§ **Problem description**: Nothing outside the stretch should be returned: give exactly the lines from the line containing "running_boards();" through the line containing "obj.parent = None", including both.

:::::

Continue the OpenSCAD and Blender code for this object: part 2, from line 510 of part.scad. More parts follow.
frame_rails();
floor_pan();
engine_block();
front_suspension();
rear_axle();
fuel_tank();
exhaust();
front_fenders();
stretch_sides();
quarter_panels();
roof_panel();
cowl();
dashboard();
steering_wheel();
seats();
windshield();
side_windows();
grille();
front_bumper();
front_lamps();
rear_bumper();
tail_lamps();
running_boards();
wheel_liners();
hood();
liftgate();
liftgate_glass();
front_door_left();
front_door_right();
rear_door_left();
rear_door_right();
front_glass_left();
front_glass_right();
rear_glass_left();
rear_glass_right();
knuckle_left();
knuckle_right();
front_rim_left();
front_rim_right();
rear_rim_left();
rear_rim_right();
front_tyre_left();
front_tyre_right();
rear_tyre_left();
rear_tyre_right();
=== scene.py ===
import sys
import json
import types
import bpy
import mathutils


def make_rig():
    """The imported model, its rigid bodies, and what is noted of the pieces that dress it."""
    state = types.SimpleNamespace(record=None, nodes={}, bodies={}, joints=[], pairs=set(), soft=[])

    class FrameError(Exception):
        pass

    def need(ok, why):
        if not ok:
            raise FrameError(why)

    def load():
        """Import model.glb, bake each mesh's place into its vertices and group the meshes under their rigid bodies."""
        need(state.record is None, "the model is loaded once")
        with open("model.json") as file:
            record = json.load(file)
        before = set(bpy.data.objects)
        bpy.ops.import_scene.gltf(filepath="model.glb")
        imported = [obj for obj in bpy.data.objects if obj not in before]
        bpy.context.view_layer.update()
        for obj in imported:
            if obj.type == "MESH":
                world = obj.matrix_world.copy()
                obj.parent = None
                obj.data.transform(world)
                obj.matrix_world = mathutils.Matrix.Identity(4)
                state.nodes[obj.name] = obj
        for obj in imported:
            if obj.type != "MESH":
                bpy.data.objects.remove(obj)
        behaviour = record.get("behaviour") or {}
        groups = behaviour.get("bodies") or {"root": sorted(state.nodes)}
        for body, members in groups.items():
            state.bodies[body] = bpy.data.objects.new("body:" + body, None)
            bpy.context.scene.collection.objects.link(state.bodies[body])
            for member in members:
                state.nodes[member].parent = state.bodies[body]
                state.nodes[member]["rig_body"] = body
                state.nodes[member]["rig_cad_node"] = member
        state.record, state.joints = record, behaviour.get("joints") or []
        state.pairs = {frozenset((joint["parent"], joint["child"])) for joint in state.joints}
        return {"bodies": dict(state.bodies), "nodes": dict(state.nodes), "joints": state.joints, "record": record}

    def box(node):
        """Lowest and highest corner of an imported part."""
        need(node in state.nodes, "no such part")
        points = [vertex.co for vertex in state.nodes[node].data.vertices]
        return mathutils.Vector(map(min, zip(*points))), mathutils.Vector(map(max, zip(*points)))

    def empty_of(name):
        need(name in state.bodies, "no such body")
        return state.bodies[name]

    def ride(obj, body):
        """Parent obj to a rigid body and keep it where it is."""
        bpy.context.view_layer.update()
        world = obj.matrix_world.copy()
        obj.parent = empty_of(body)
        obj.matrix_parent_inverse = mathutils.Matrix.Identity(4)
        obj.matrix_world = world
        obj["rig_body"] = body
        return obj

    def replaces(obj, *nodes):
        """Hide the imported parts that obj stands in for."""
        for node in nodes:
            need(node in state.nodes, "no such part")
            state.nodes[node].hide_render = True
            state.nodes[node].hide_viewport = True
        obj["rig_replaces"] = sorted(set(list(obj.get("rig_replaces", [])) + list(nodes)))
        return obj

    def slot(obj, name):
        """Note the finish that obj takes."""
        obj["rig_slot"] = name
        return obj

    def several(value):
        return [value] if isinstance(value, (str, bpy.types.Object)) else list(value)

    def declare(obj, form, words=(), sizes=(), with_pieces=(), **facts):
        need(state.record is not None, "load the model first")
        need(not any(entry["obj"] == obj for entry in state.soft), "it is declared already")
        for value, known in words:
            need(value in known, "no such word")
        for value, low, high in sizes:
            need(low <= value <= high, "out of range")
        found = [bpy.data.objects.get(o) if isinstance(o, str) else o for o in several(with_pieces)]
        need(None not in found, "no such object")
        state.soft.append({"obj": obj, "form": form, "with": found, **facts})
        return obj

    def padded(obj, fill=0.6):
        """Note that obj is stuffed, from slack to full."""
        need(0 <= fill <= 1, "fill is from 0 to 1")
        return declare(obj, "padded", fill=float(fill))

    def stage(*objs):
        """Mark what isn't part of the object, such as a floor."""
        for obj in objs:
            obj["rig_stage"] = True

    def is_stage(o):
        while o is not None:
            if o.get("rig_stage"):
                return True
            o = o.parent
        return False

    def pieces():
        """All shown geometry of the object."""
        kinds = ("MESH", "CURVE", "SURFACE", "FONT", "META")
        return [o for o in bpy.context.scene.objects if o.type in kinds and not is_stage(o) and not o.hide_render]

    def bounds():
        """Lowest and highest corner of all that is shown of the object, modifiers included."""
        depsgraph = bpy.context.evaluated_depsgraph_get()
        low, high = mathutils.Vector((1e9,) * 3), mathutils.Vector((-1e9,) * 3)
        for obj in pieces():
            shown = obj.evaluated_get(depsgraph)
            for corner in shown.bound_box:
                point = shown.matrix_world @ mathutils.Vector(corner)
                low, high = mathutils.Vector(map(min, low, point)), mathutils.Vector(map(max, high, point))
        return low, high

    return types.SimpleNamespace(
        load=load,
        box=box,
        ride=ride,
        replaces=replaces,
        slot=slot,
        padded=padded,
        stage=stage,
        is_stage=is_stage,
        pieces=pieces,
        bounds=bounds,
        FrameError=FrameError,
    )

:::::

§ **Task answer**:
running_boards();
wheel_liners();
hood();
liftgate();
liftgate_glass();
front_door_left();
front_door_right();
rear_door_left();
rear_door_right();
front_glass_left();
front_glass_right();
rear_glass_left();
rear_glass_right();
knuckle_left();
knuckle_right();
front_rim_left();
front_rim_right();
rear_rim_left();
rear_rim_right();
front_tyre_left();
front_tyre_right();
rear_tyre_left();
rear_tyre_right();
=== scene.py ===
import sys
import json
import types
import bpy
import mathutils


def make_rig():
    """The imported model, its rigid bodies, and what is noted of the pieces that dress it."""
    state = types.SimpleNamespace(record=None, nodes={}, bodies={}, joints=[], pairs=set(), soft=[])

    class FrameError(Exception):
        pass

    def need(ok, why):
        if not ok:
            raise FrameError(why)

    def load():
        """Import model.glb, bake each mesh's place into its vertices and group the meshes under their rigid bodies."""
        need(state.record is None, "the model is loaded once")
        with open("model.json") as file:
            record = json.load(file)
        before = set(bpy.data.objects)
        bpy.ops.import_scene.gltf(filepath="model.glb")
        imported = [obj for obj in bpy.data.objects if obj not in before]
        bpy.context.view_layer.update()
        for obj in imported:
            if obj.type == "MESH":
                world = obj.matrix_world.copy()
                obj.parent = None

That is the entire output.